試乗はいつものようなカルガモ走行ではなく、1台ごとにインストラクターが助手席に同乗する形で行なわれた。ノーマルのテメラリオと軽量版の「アレジェリータ・パック」それぞれで3周ずつ周回するスタイルで、山岸氏から「今日はぜひ1万rpmまで回してみてください!」とのお許しがあったので、みなさんやる気満々なのである。1周目はコースや操作系の確認走行のためドライブモードは「スポーツ」、2周目はハイスピード走行のため「コルサ」、そして3周目の後半ではクールダウンしながらピットレーンに入っていく、というスタイルだ。
せっかくなので、今回は25kgの軽量化が施されたアレジェリータ・パックの走行をご紹介。筆者の助手席に着いていただいたインストラクターは河村直樹さんだ。彼の「さあ、いきましょう」の声で右パドルをポンッと引くと、眼前のメーターには電動走行の証である「E」の文字が浮かび、そのまま静かにスタートシグナル地点に移動。
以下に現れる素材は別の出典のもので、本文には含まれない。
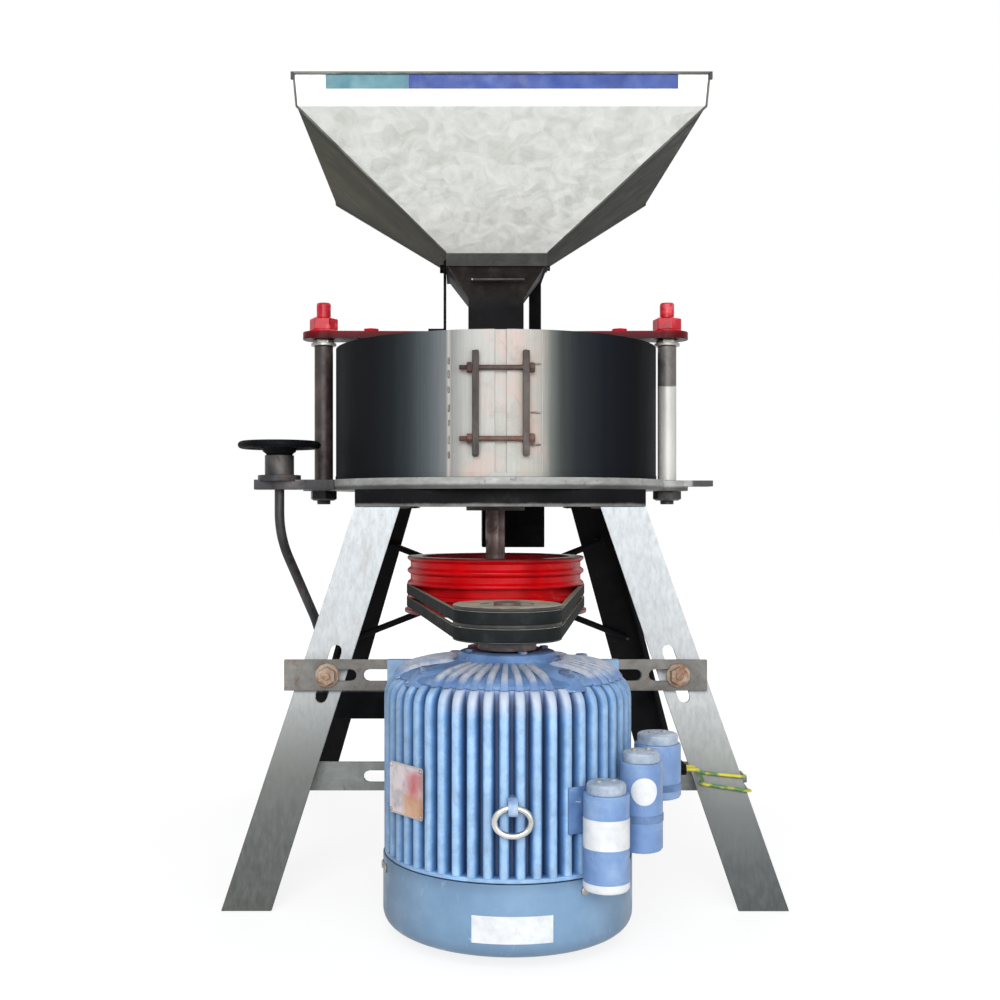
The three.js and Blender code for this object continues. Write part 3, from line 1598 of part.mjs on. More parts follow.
// The group stands with the middle of its box, in plan, on the origin
const middle = new THREE.Box3().setFromObject(mill).getCenter(new THREE.Vector3());
for (const mesh of mill.children) mesh.geometry.translate(-middle.x, -middle.y, 0);

export default mill;
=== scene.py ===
import math
import random

import bpy
import bmesh
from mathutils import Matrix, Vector


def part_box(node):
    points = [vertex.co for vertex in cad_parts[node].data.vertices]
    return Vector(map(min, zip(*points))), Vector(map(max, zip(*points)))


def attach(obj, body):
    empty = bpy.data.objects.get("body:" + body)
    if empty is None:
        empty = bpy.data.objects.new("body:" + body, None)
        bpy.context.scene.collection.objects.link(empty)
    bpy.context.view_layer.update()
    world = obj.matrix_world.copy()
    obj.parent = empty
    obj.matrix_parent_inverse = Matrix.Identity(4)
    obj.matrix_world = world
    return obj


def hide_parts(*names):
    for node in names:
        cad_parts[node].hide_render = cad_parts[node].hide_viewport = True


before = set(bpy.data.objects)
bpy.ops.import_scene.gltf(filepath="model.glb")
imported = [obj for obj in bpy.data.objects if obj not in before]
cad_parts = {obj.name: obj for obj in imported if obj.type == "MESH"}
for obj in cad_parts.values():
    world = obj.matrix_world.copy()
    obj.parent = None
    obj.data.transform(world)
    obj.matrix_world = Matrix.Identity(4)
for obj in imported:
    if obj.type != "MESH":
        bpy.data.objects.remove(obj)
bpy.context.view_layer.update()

ROOT = "stand_and_housings"
random.seed(7)

# The spindle stands on this spot of the floor, and the motor axis lies in front of it
low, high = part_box("top_frame")
SX, SY = (low.x + high.x) / 2, (low.y + high.y) / 2
FRAME_HALF = (high.x - low.x) * 500, (high.y - low.y) * 500
low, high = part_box("motor_shaft")
MY = ((low.y + high.y) / 2 - SY) * 1000


def P(x, y, z):
    """A point given in millimetres from the spindle's foot."""
    return Vector((SX + x / 1000, SY + y / 1000, z / 1000))


# ---------------------------------------------------------------- sizes, in millimetres from the spindle's foot
def span(node):
    """The lowest and highest height of a CAD node, in millimetres."""
    a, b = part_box(node)
    return a.z * 1000, b.z * 1000


SEAT = 0.3
PLATE_TOP = span("stone_jacket")[0] - SEAT
JACKET_TOP = span("stone_jacket")[1]
JACKET = 215
THROAT, RIM = span("hopper")
CONE_TOP = THROAT + 153
CORNERS = ((1, -1), (1, 1), (-1, 1), (-1, -1))
PULLEY, PULLEY_TOP = span("driven_pulley")
BELTS = [sum(span("v_belt_%d" % k)) / 2 for k in (1, 2)]
STATOR = span("motor_frame")[1]
FIN_TIP, FIN_COUNT, FIN_STEP = 126, 50, 7.2
CANS = [(21.4, -54.6, "capacitor_1"), (20.5, -32.8, "capacitor_2"), (23.5, -5, "capacitor_3")]
EARS = (-57, 33, 123, 213)
TIES = {"left": (-232.5, 0), "right": (232.5, 0), "rear": (0, 232.5)}
WHEEL = (-284, -60)
ROD_FOOT = -235
BOX_MIDDLE = 157
RING_PIVOT = MY - 133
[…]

ここでステアリング左に取り付けられた赤いダイヤルを捻って「スポーツ」に入れると、背後で「ブオン!」とV8が目覚める。
ノーマル版ですでに3周走っているので、最初から全開に。300mほどのストレートを下って200km/hからフルブレーキ、ターン2でレフトターンし、110km/hぐらいから次の800mストレートへ向けて3速でアクセル全開に。スポーツモードはデフォルトで勝手にシフトアップしてくれるのでそれにお任せしていると、185km/h 1万rpmで4速、250km/h 1万rpmで5速に一瞬入って残り150mのブレーキングポイントに達し、その時の速度は265km/h。要した時間は約8.7秒だった。
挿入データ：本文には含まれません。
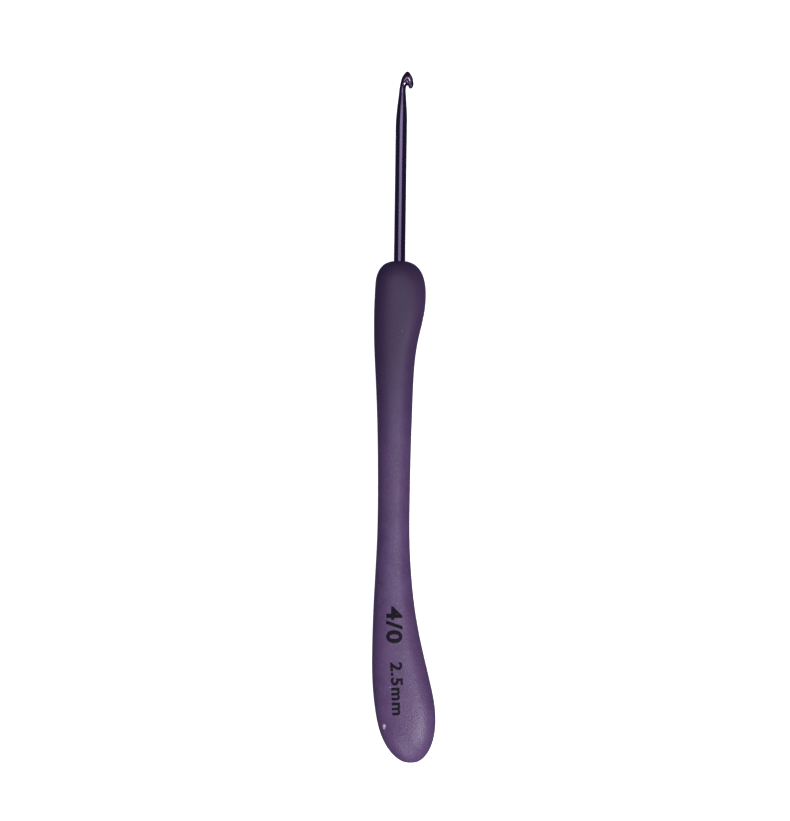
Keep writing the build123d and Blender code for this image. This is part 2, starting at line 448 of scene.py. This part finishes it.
class Paint:
    """A material's node tree, with short calls for the nodes that it needs."""

    def __init__(self, name):
        self.material = bpy.data.materials.new(name)
        self.material.use_nodes = True
        self.tree = self.material.node_tree
        self.shader = self.tree.nodes["Principled BSDF"]
        self.place = self.tree.nodes.new("ShaderNodeTexCoord").outputs["Object"]

    def set(self, **values):
        for name, value in values.items():
            self.shader.inputs[name.replace("_", " ")].default_value = value

    def link(self, output, name):
        self.tree.links.new(output, self.shader.inputs[name])

    def stretched(self, scale):
        """Object coordinates, multiplied along each axis."""
        node = self.tree.nodes.new("ShaderNodeMapping")
        node.inputs["Scale"].default_value = scale
        self.tree.links.new(self.place, node.inputs["Vector"])
        return node.outputs["Vector"]

    def noise(self, scale, detail=3.0, place=None):
        node = self.tree.nodes.new("ShaderNodeTexNoise")
        node.inputs["Scale"].default_value = scale
        node.inputs["Detail"].default_value = detail
        self.tree.links.new(place or self.place, node.inputs["Vector"])
        return node.outputs["Fac"]

    def specks(self, scale, size):
        """1 in a small ball in each cell of an uneven grid, 0 elsewhere."""
        node = self.tree.nodes.new("ShaderNodeTexVoronoi")
        node.inputs["Scale"].default_value = scale
        self.tree.links.new(self.place, node.inputs["Vector"])
        return self.ramp(node.outputs["Distance"], (size, 1), (size * 1.5, 0))

    def spot(self, centre, radii):
        """1 at the centre of an ellipsoid, falling to 0 at its surface."""
        mapping = self.tree.nodes.new("ShaderNodeMapping")
        mapping.vector_type = "TEXTURE"
        mapping.inputs["Location"].default_value = centre
        mapping.inputs["Scale"].default_value = radii
        self.tree.links.new(self.place, mapping.inputs["Vector"])
        node = self.tree.nodes.new("ShaderNodeTexGradient")
        node.gradient_type = "SPHERICAL"
        self.tree.links.new(mapping.outputs["Vector"], node.inputs["Vector"])
        return node.outputs["Fac"]

    def ramp(self, value, low, high):
        """The value stretched from (input, output) at low to (input, output) at high."""
        node = self.tree.nodes.new("ShaderNodeMapRange")
        node.inputs["From Min"].default_value, node.inputs["To Min"].default_value = low
        node.inputs["From Max"].default_value, node.inputs["To Max"].default_value = high
        self.tree.links.new(value, node.inputs["Value"])
        return node.outputs["Result"]

    def math(self, operation, a, b):
        node = self.tree.nodes.new("ShaderNodeMath")
        node.operation = operation
        self.tree.links.new(a, node.inputs[0])
        self.tree.links.new(b, node.inputs[1])
        return node.outputs[0]

    def mix(self, share, a, b):
        """Colour a where share is 0 and b where it is 1. Each is a colour or an output."""
        node = self.tree.nodes.new("ShaderNodeMix")
        node.data_type = "RGBA"
        self.tree.links.new(share, node.inputs["Factor"])
        for name, colour in (("A", a), ("B", b)):
            socket = next(s for s in node.inputs if s.name == name and s.type == "RGBA")
            if isinstance(colour, tuple):
                socket.default_value = (*colour, 1)
            else:
                self.tree.links.new(colour, socket)
        return next(s for s in node.outputs if s.type == "RGBA")

    def bump(self, heights):
        """Adds bumps, each a (height output, distance in metres)."""
        normal = None
        for height, distance in heights:
            node = self.tree.nodes.new("ShaderNodeBump")
            node.inputs["Distance"].default_value = distance
            self.tree.links.new(height, node.inputs["Height"])
            if normal:
                self.tree.links.new(normal, node.inputs["Normal"])
            normal = node.outputs["Normal"]
        self.link(normal, "Normal")


def soft_grip_material(mouth):
    """Purple elastomer: a fine grain, mottling, painted shade on the side near the mouth, a little
    lint, a nick.
    """
    paint = Paint("soft_elastomer")
    grain = paint.noise(2600, 2)
    mottle = paint.noise(260, 4)
    cloud = paint.noise(38, 3)
    shade = paint.ramp(mottle, (0.35, 0), (0.65, 1))
    colour = paint.mix(shade, (0.088, 0.048, 0.120), (0.111, 0.061, 0.150))
    colour = paint.mix(paint.ramp(cloud, (0.4, 0), (0.65, 0.5)), colour, (0.112, 0.048, 0.120))
    # Painted shade near the mouth: a darker colour there, with the grain fainter and the surface
    # rougher
    reach = paint.spot(mouth + PAINTED_SHADE_FROM_MOUTH, PAINTED_SHADE_SIZE)
    painted_shade = paint.ramp(reach, (0, 0), (0.6, 0.95))
    colour = paint.mix(painted_shade, colour, (0.043, 0.021, 0.064))
    grain_faded_in_shade = paint.math("MULTIPLY", grain, paint.ramp(painted_shade, (0, 1), (0.9, 0.6)))
    colour = paint.mix(paint.ramp(grain_faded_in_shade, (0.5, 0), (0.8, 0.3)), colour, (0.19, 0.14, 0.24))
    patches = paint.ramp(paint.noise(170, 1), (0.60, 0), (0.64, 0.65))
    lint = paint.math("MULTIPLY", paint.specks(620, 0.05), patches)
    colour = paint.mix(lint, colour, (0.42, 0.38, 0.46))
    scuff = paint.math(
        "MULTIPLY",
        paint.ramp(paint.spot(mouth + NICK_FROM_MOUTH, NICK_SIZE), (0.1, 0), (0.4, 1)),
        paint.ramp(paint.noise(1500, 2), (0.36, 0), (0.50, 1)),
    )
    colour = paint.mix(scuff, colour, (0.60, 0.52, 0.62))
    paint.link(colour, "Base Color")
    roughening_in_shade = paint.ramp(painted_shade, (0, 0), (1, 0.12))
    roughness = paint.math("ADD", paint.ramp(mottle, (0.3, 0.37), (0.7, 0.43)), roughening_in_shade)
    paint.link(roughness, "Roughness")
    paint.set(Specular_IOR_Level=0.42, Sheen_Weight=0.08, Sheen_Roughness=0.4)
    paint.set(Sheen_Tint=(0.35, 0.35, 0.75, 1))
    paint.bump([(cloud, 0.05 * MM), (grain_faded_in_shade, 0.08 * MM), (scuff, 0.03 * MM)])
    return paint.material


def anodised_material(tip):
    """Dark violet anodised aluminium with drawing lines, redder in the head, with painted
    highlights along its lip and in its throat.
    """
    paint = Paint("violet_anodised_aluminium")
    lines = paint.noise(1, 4, paint.stretched((9000, 90, 9000)))
    cloud = paint.noise(420, 3)
    shade = paint.ramp(lines, (0.3, 0), (0.7, 1))
    colour = paint.mix(shade, (0.036, 0.020, 0.063), (0.062, 0.040, 0.096))
    colour = paint.mix(paint.ramp(cloud, (0.52, 0), (0.75, 0.5)), colour, (0.066, 0.022, 0.062))
    web = paint.ramp(paint.spot(tip + WEB_FROM_TIP, WEB_SIZE), (0.1, 0), (0.5, 0.8))
    colour = paint.mix(web, colour, (0.080, 0.030, 0.058))
    # Painted highlights, pale lavender, along the lip and in the throat
    for from_tip, size in PAINTED_HIGHLIGHTS_FROM_TIP:
        painted_highlight = paint.ramp(paint.spot(tip + from_tip, size), (0.05, 0), (0.6, 0.85))
        colour = paint.mix(painted_highlight, colour, (0.50, 0.44, 0.66))
    paint.link(colour, "Base Color")
    paint.link(paint.ramp(lines, (0.3, 0.16), (0.7, 0.26)), "Roughness")
    paint.set(Metallic=0.95, Coat_Weight=0.55, Coat_Roughness=0.14)
    paint.bump([(lines, 0.004 * MM)])
    return paint.material


def core_material():
    """Dark moulded ABS, inside the grip."""
    paint = Paint("core_abs")
    flow = paint.noise(300, 4)
    colour = paint.mix(flow, (0.030, 0.024, 0.040), (0.050, 0.040, 0.066))
    paint.link(colour, "Base Color")
    paint.link(paint.ramp(flow, (0.3, 0.30), (0.7, 0.42)), "Roughness")
    paint.bump([(flow, 0.01 * MM)])
    return paint.material


def ink_material():
    """Pad-printed black ink, a little uneven."""
    paint = Paint("black_ink")
    patch = paint.noise(2600, 3)
    wear = paint.ramp(patch, (0.4, 0), (0.8, 1))
    paint.link(paint.mix(wear, (0.004, 0.003, 0.006), (0.020, 0.014, 0.026)), "Base Color")
    paint.link(paint.ramp(patch, (0.3, 0.5), (0.7, 0.65)), "Roughness")
    paint.set(Specular_IOR_Level=0.1)
    paint.bump([(patch, 0.003 * MM)])
    return paint.material


def floor_material():
    """Pale matt card, bright enough to wash most of the shadow out."""
    paint = Paint("pale_card")
    fibre = paint.noise(900, 3)
    paint.link(paint.mix(fibre, (0.90, 0.90, 0.90), (0.94, 0.94, 0.94)), "Base Color")
    paint.set(Roughness=0.9, Specular_IOR_Level=0.1)
    paint.set(Emission_Color=(1, 1, 1, 1), Emission_Strength=FLOOR_GLOW)
    return paint.material


# ---- Stage ----------------------------------------------------------------------------------


def aimed_from(offset):
    """Turns a light at `offset` to face the middle, with its width square to Y."""
    back = offset.normalized()
    width = Vector((0, 1, 0)).cross(back).normalized()
    return Matrix((width, back.cross(width), back)).transposed().to_euler()


def make_floor():
    """A wide floor at z 0, which doesn't light the object or show in it."""
    mesh = bpy.data.meshes.new("floor")
    half = FLOOR_SIZE / 2
    corners = [(-half, -half, 0), (half, -half, 0), (half, half, 0), (-half, half, 0)]
    mesh.from_pydata(corners, [], [(0, 1, 2, 3)])
    floor = bpy.data.objects.new("floor", mesh)
    floor.visible_diffuse = floor.visible_glossy = False
    bpy.context.scene.collection.objects.link(floor)
    mesh.materials.append(floor_material())


def make_lights(middle):
    """Area lights, each turned to face the object's middle."""
    for name, offset, width, length, watts in LIGHTS:
        data = bpy.data.lights.new(name, "AREA")
        data.shape = "RECTANGLE"
        data.size = width
        data.size_y = length
        data.energy = watts
        data.color = LIGHT_COLOUR
        lamp = bpy.data.objects.new(name, data)
        lamp.location = middle + offset
        lamp.rotation_euler = aimed_from(offset)
        bpy.context.scene.collection.objects.link(lamp)


def make_world():
    """A faint violet surround, and colours shown as they are."""
    world = bpy.data.worlds.new("studio")
    world.use_nodes = True
    background = world.node_tree.nodes["Background"]
    background.inputs["Color"].default_value = (*WORLD_COLOUR, 1)
    background.inputs["Strength"].default_value = WORLD_STRENGTH
    bpy.context.scene.world = world
    bpy.context.scene.view_settings.view_transform = "Standard"


def make_camera(middle):
    """Looks straight down, from where LENS takes in VIEW_HEIGHT."""
    data = bpy.data.cameras.new("camera")
    data.lens = LENS
    data.sensor_width = SENSOR
    camera = bpy.data.objects.new("camera", data)
    distance = VIEW_HEIGHT / SENSOR * LENS
    camera.location = middle + VIEW_OFFSET - DOWN * distance
    camera.rotation_euler = (0, 0, VIEW_ROLL)
    data.clip_start = distance / 100
    data.clip_end = distance * 10
    bpy.context.scene.collection.objects.link(camera)
    bpy.context.scene.camera = camera


# ---- Making it all --------------------------------------------------------------------------

middle = (cad_box[0] + cad_box[1]) / 2
make_camera(middle)
make_floor()
make_lights(middle)
make_world()

mouth_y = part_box("grip_sleeve")[1].y
tip_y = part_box("hook_shank")[1].y
shank_x, shank_radius = shank_axis(mouth_y, tip_y)

hook = make_hook(shank_x, middle.z, mouth_y)
hook.data.materials.append(anodised_material(hook_tip(middle.z)))
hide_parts("hook_shank")
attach(hook, "root")

grip = make_grip(shank_x, shank_radius)
grip.data.materials.append(soft_grip_material(Vector((shank_x, mouth_y, middle.z))))
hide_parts("grip_sleeve")
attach(grip, "root")

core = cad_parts["grip_core"]
core.data.materials.clear()
core.data.materials.append(core_material())

bpy.context.view_layer.update()
shown_grip = BVHTree.FromObject(grip, bpy.context.evaluated_depsgraph_get())
ink = ink_material()
for number, size_print in enumerate(PRINTS, 1):
    figures = make_print(f"size_print_{number}", *size_print, shank_x, mouth_y, shown_grip)
    figures.data.materials.append(ink)
    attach(figures, "root")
そのまま180度旋回して上りのストレートを抜け、クラブハウス前にある難関のブラインドコーナーをクリアしていく。縁石乗り上げは御法度なので、ここは少しだけ慎重に。専用開発されたブリヂストン「POTENZA SPORT」のグリップ感はいうことなしで、右、左とステアリングを切ると、無駄な動きを一切見せることなく即座に鼻先が出口に向かっていく。
次は同じストレートを「コルサ」で臨む。パドルを使ったシフトアップなので、回転計に目をやりながら180km/h、9600rpmで3速から4速にシフトアップ、さらに250km/h、9500rpmで5速に入れて263km/hまでいき、ここまで8.8秒。針の上昇が速すぎてシフトアップするタイミングがわずかに早すぎたのと、加速スタート時速が90km/hほどと遅かったのが原因だ。
3周目のターン2では、「ここで一発“パフォーマンス”に入れましょう」との河村さんの一声で、EVダイヤルを右に回してシステム全開放モード=フルパワーモードに。加速のスタートポイントがちょっと遅れたものの、同じストレートでは8.4秒で最初と同じ265km/hに達している。
1万rpmの世界は、まるでフルパワーにしたリッターバイク
と、まあ実際の走りはこんな感じなのだが、7000rpmを過ぎてからのサウンドを文字にするのは難しい。あえて言うなら、大排気量のスーパーバイクでフルパワーにした時のあの音に近い。筆者は1990年代に、カワサキ「ZZR1100」(最高出力147PS、0-100km/h:3.0秒、最高速290km/h)に乗っていたことがあるのだが、青天井の加速感やタコメーターの上昇速度だけでなく、ヘルメット越しに聞こえてくる音までもがそれに似ていることを思い出したのだ。
事実チェントロスティーレ(ランボのデザイン部門)を率いる旧知のミーティア・ボルケルトがラインを引いたテメラリオは、スポーツ・モーターサイクルからインスピレーションを得たデザインになっていると語っている。後方から眺めると、325/30サイズのぶっといポテンザが半分以上剥き出しになっていて、まさにリッターバイクの後輪をみているかのようだ。
エンジンが載るスーパーカーでしか味わうことができない“規格外”を達成したテメラリオ。もし自分のガレージにすでにウラカンが収まっているとしたら、迷わずこちらも追加、ということになるのだろう。